Lawyers for three authors have filed a federal lawsuit accusing AI startup Antrhopic of copyright infringement for allegedly including unauthorized copies of their the company's training data. The potential class action suit, brought by authors Andrea Bartz, Charles Graeber, and Kirk Wallace Johnson, was filed in the Northern District of California San Francisco, and accuses the company of using a dataset, dubbed “the Pile,” that allegedly includes a trove of pirated works to develop its Claude AI product.

“Anthropic has enjoyed enormous financial gain from its exploitation of copyrighted material,” the complaint states, noting that Anthropic projects it will generate more than $850 million of revenue in 2024. “Anthropic’s commercial gain has come at the expense of creators and rightsholders.”

The complaint continues. “Book readers typically purchase books. Anthropic did not even take that basic and insufficient step. Anthropic never sought—let alone paid for—a license to copy and exploit the protected expression contained in the copyrighted works fed into its models. Instead, Anthropic did what any teenager could tell you is illegal.
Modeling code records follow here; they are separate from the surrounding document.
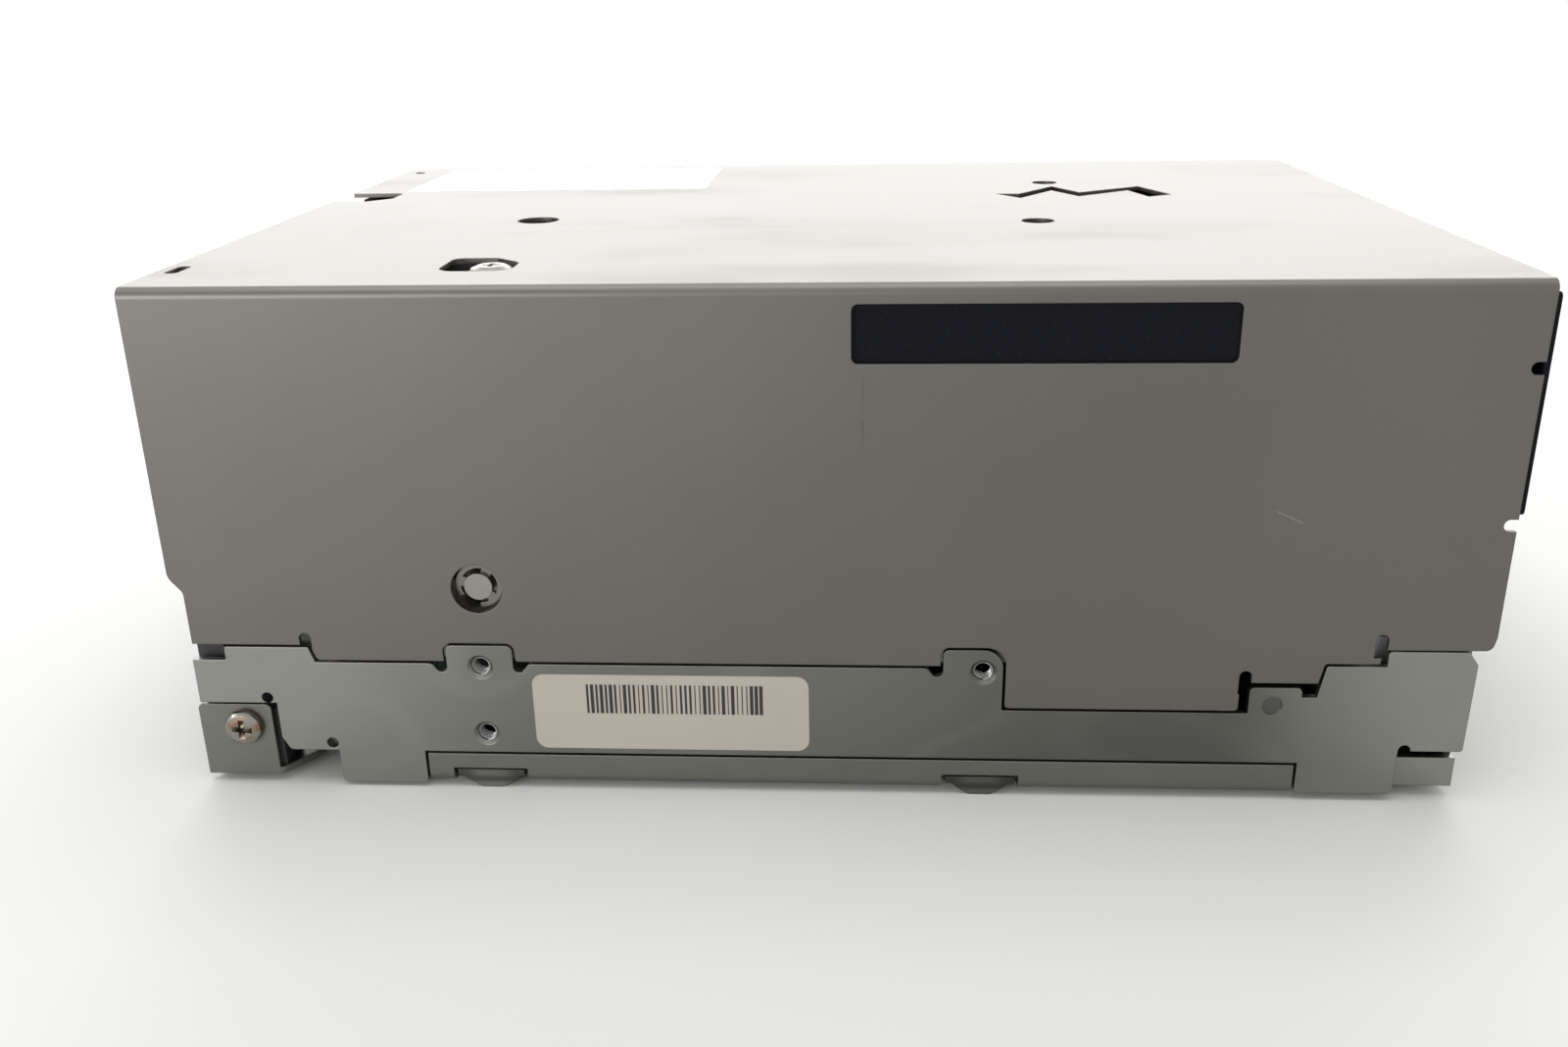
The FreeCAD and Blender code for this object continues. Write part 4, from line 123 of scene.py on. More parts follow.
class Maker:
    """Makes the nodes of one tree."""

    def node(self, kind, values=None, **settings):
        """Any node: its type, its sockets' values or links, and its settings, which are set first."""
        made = self.tree.nodes.new(kind)
        for key, value in settings.items():
            setattr(made, key, value)
        for key, value in (values or {}).items():
            if isinstance(value, Field):
                self.tree.links.new(value.socket, made.inputs[key])
            else:
                made.inputs[key].default_value = value
        return Outputs(self, made)


class Finish(Maker):
    """One procedural material, built round its Principled shader."""

    def __init__(self, name, **constants):
        self.material = bpy.data.materials.new(name)
        self.material.use_nodes = True
        self.tree = self.material.node_tree
        self.shader = self.tree.nodes["Principled BSDF"]
        for socket, value in constants.items():
            self.shader.inputs[socket.replace("_", " ")].default_value = value
        self.place = self.node("ShaderNodeTexCoord")["Object"]

    def feed(self, socket, field):
        self.tree.links.new(field.socket, self.shader.inputs[socket])

    def millimetres(self):
        """Where a point lies across, behind the mounting reference, and up, as at() counts them."""
        parts = self.node("ShaderNodeSeparateXYZ", {0: self.place})
        return parts[0] / MM, (parts[1] - REFERENCE_Y) / MM, parts[2] / MM

    def noise(self, scale, detail=3.0, rough=0.5, stretch=(1, 1, 1), turn=(0, 0, 0)):
        """Noise of about scale cells a metre, drawn out by stretch."""
        place = self.place
        if stretch != (1, 1, 1) or turn != (0, 0, 0):
            turned = self.node("ShaderNodeMapping", {0: self.place, "Rotation": turn})[0]
            place = self.node("ShaderNodeMapping", {0: turned, "Scale": stretch})[0]
        values = {"Vector": place, "Scale": scale, "Detail": detail, "Roughness": rough}
        return self.node("ShaderNodeTexNoise", values)[0]

    def cells(self, scale, stretch=(1, 1, 1)):
        """Distance from the middle of the nearest of about scale cells a metre."""
        place = self.node("ShaderNodeMapping", {0: self.place, "Scale": stretch})[0]
        return self.node("ShaderNodeTexVoronoi", {"Vector": place, "Scale": scale})["Distance"]

    def mix(self, factor, first, second):
        """Two colours mixed by a factor."""
        return self.node("ShaderNodeMix", {0: factor, 6: first, 7: second}, data_type="RGBA")[2]

    def shades(self, factor, tint, dark, light):
        """A tint that runs from dark to light times itself by a factor."""
        return self.mix(factor, solid(tint, dark), solid(tint, light))

    def coat(self, base, rough, relief, depth, strength=1.0, rounding=0.0):
        """Feeds colour, roughness and a relief in 0 to 1 that stands for depth, over edges rounded by rounding."""
        self.feed("Base Color", base)
        self.feed("Roughness", rough)
        values = {"Strength": strength, "Distance": depth, "Height": relief}
        if rounding:
            values["Normal"] = self.node("ShaderNodeBevel", {0: rounding}, samples=4)[0]
        self.feed("Normal", self.node("ShaderNodeBump", values)[0])
        return self


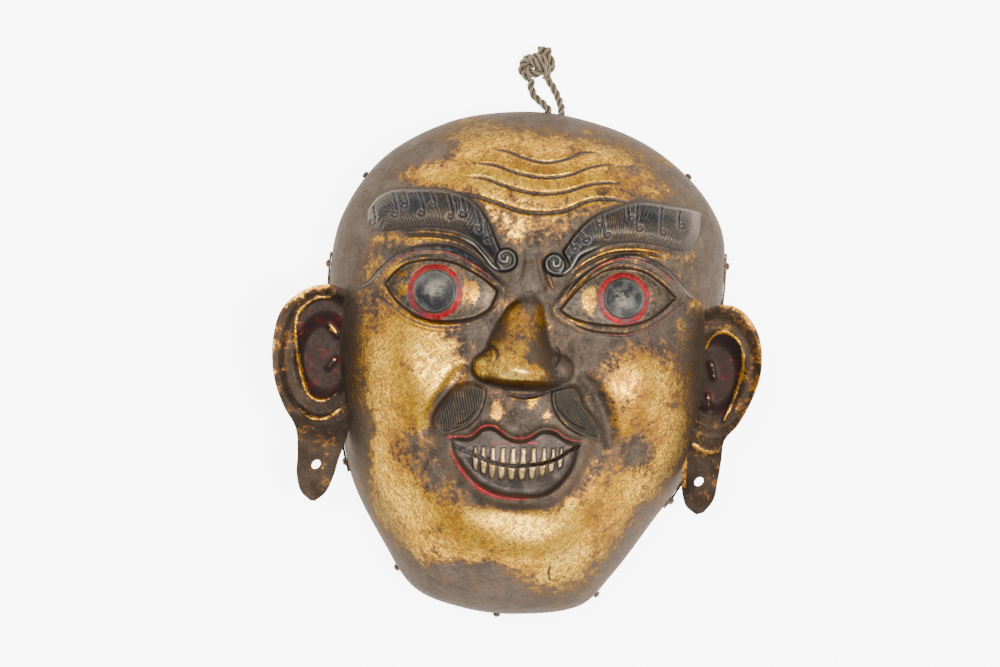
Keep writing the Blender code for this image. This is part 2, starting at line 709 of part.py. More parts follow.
def build_knot(finish):
    """The knot of the loop: a lumpy ball of wound rope that rests on the ground."""
    cx, cy = KNOT_CENTRE
    rx, ry, rz = KNOT_HALF_SIZE
    body = bmesh.new()
    bmesh.ops.create_uvsphere(body, u_segments=16, v_segments=10, radius=1.0)
    for corner in body.verts:
        turn = math.atan2(corner.co.y, corner.co.x)
        lump = 1.0 + KNOT_LUMP * math.sin(3.0 * turn) * (1.0 - corner.co.z**2)
        corner.co = Vector((corner.co.x * rx * lump, corner.co.y * ry * lump, corner.co.z * rz))
    bmesh.ops.translate(body, vec=(cx * UNIT, cy * UNIT, rz + TOUCH_GAP), verts=body.verts)
    new_object("rope_knot", body, finish)


def centre_on_origin(cords):
    """Bring the middle of the mask's box, without its cord, over the origin."""
    graph = bpy.context.evaluated_depsgraph_get()
    corners = []
    for thing in bpy.data.objects:
        if not thing.hide_render and thing.name not in cords:
            corners += [tuple(corner) for corner in thing.evaluated_get(graph).bound_box]
    middle = (np.min(corners, axis=0) + np.max(corners, axis=0)) / 2.0
    for thing in bpy.data.objects:
        thing.location = (-middle[0], -middle[1], 0.0)


def main():
    for thing in list(bpy.data.objects):
        bpy.data.objects.remove(thing, do_unlink=True)
    gilt = material("worn_gilt_copper", (0.62, 0.40, 0.12), 0.42, 0.85)
    dark_gilt = material("dark_gilt_copper", (0.30, 0.19, 0.09), 0.5, 0.7)
    rivet_finish = material("darkened_copper", (0.16, 0.11, 0.08), 0.5, 0.8)
    hemp = material("twisted_hemp", (0.36, 0.27, 0.17), 0.9, 0.0)
    face = thinned_sheet("face_shell", shell_sheet(), SHELL_TRIANGLES)
    tree = mesh_tree(face)
    guard = build_guard(face, gilt)
    shell = build_shell(face, gilt)
    build_mouth_slit(shell)
    for which in EARS:
        build_ear(which, guard, dark_gilt)
    strips = [build_strip(which, tree, guard, rivet_finish) for which in STRIPS]
    for number, degrees in enumerate(RIVETS, start=1):
        build_rivet(number, degrees, tree, shell, strips, rivet_finish)
    build_rope(tree, shell, hemp)
    build_knot(hemp)
    centre_on_origin(("hanging_rope", "rope_knot"))


main()
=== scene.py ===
"""Dresses the Tibetan cham mask: the hammered, gilt and painted face, its ears, rivets and rope loop."""
import math

import bmesh
import bpy
import numpy as np
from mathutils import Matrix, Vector


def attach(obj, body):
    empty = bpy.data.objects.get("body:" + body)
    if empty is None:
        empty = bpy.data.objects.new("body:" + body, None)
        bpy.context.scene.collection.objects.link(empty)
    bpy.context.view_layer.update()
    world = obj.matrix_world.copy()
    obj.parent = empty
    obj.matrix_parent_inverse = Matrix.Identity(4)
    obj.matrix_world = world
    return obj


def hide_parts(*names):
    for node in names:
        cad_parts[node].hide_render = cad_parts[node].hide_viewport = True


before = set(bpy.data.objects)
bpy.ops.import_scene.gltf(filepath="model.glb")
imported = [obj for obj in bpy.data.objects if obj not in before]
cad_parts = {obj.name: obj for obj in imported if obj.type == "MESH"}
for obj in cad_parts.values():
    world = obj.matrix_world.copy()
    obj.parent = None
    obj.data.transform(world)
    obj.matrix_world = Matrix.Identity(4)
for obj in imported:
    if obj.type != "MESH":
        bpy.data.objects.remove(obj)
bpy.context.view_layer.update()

# The face is drawn in units of a millimetre round its own middle; ORIGIN is where the model has that middle
UNIT = 0.001
ORIGIN = Vector((0.0082, 0.0013, 0.0))
DEPTH = 115.0
SHEET = 0.0015

# Camera: how wide the picture is in metres at the distance of the face, then place, turn and shift
SENSOR_WIDTH = 36.0
FACE_DISTANCE, VIEW_WIDTH = 1.7, 0.78
CAMERA_PLACE = (0.0082, 0.0013, 1.81)
CAMERA_TURN = 2.4
CAMERA_SHIFT = (-0.027, 0.0295)

# Studio: how strongly the white table glows in place of light falling on it, the half size of the painted
# shadow under the mask where it does not glow, the room and two lamps
FLOOR_GLOW = 6.0
PAINTED_SHADOW_PATCH = (0.150, 0.195)
ROOM_LIGHT = 0.6
LAMPS = [("key", (-0.55, 0.50, 1.80), 0.7, 36.0), ("fill", (0.70, -0.20, 1.75), 0.7, 66.0)]

# How fine the face is: cells of its grids, then triangles after thinning
OUTSIDE_CELLS, INSIDE_CELLS = (((760, 880), (300, 350)))
OUTSIDE_TRIANGLES, INSIDE_TRIANGLES = ((134000, 44000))

# Cuts and small parts in metres; the rope holes have compass angles in degrees and a level
SLIT_HALF = 0.0012
ROPE_HOLES, ROPE_HOLE_LEVEL, ROPE_HOLE_RADIUS = (87.6, 84.6), 0.0105, 0.0038
LOBE_HOLE_RADIUS, LOBE_HOLE_STRETCH = 0.0031, (1.35, 1.0)
EAR_SHEET = 0.0016
WALL_GAP = 0.0003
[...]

It intentionally downloaded known pirated copies of books from the internet, made unlicensed copies of them, and then used those unlicensed copies to digest and analyze the copyrighted expression-all for its own commercial gain.”

While the suit notes that Anthropic has not shared details about its training corpus for Claude, the complaint asserts that Anthropic has admitted to using “the Pile,” which lawyers described as “an 800 GB+ open-source dataset created for large language model training” and allegedly includes a controversial collection called “Books3,” said to be a trove of pirated books.

Anthropic, which was founded by ex-OpenAI employees, has positioned Claude as a powerful and secure AI service “backed by uncompromising integrity.” The company is currently facing a copyright infringement lawsuit from the music industry.

The author suit joins a host of ongoing litigation filed by authors against AI companies, including two suits filed on June 28 and July 7 of last year by the Joseph Saveri Law Firm on behalf of five named plaintiffs: Mona Awad—who has since left the case—and Paul Tremblay in the first case, and Christopher Golden, Richard Kadrey, and comedian Sarah Silverman in the second. A third action was filed in September, and includes authors Michael Chabon, David Henry Hwang, Matthew Klam, Rachel Louise Snyder, and Ayelet Waldman, among others. A court has now ordered the third case to be consolidated with the first two cases in the amended complaint.

Another author lawsuit was also filed in New York against Open AI in September 2023, by the Authors Guild and a host of authors including David Baldacci, John Grisham, and Jodi Picoult. The suits all feature nearly identical claims: that AI firms are infringing copyright by using unauthorized copies of books and articles to train AI models, including copies scraped from notorious pirate sites.

As of press time, Anthropic has not commented on the suit.